Fashion, as he recalled, was everywhere — in music, antiwar protests and the Vietnam War itself. He was especially taken with the oversize pockets on the fatigue jackets worn by U.S. Marines.
“I was very lucky,” he said in a 2023 interview with The Heritage Post. “Between ’67 and ’71 there was flower power, British and English pop music, there was the Vietnam War, and I was in fashion school studying clothing to work in fashion. Most of the things that inspired me back then led to fashion design.”
Still, much of his early work stuck close to the Day-Glo mainstream of the 1970s. His aesthetic began to evolve in 1978 when Mr. Smith, a former employee who had recently visited Paris, returned with a British military jacket.

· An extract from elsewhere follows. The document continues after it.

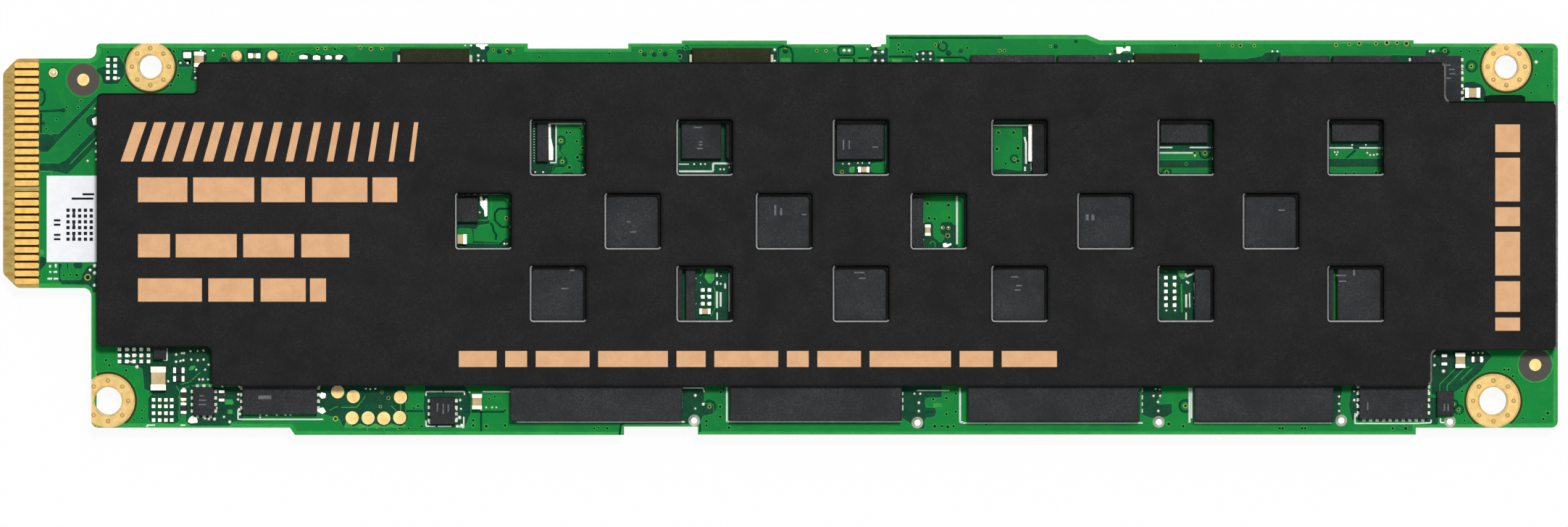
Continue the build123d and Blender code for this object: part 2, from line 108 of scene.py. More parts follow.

“Paul said to me, ‘Nige, this is what you should do,’” Mr. Cabourn told The Heritage Post. “‘You should make army jackets like this.’”
In the mid-1980s, he changed his company’s name to Nigel Cabourn, in part to signal the shift in direction. Around the same time, his clothing began selling briskly in Japan, where he now has 11 stores.
Mr. Cabourn’s first marriage, to Val Smith, ended in divorce in 1983. He married Janet Bell in 1987. An owner of the Nigel Cabourn company, she plans to continue running it.
In addition to her and their daughter Sophie, Mr. Cabourn is survived by two children from his previous marriage, Ben and Lucy Cabourn, and three grandchildren.
Even after the fashion world moved on from its heritage focus in the 2010s, Mr. Cabourn remained fixated.
“Function and quality is key to me,” he told Manufacture & Industry. “I want it to last forever. Everything made by Cabourn has huge longevity; it’s something you can pass down to your kids.”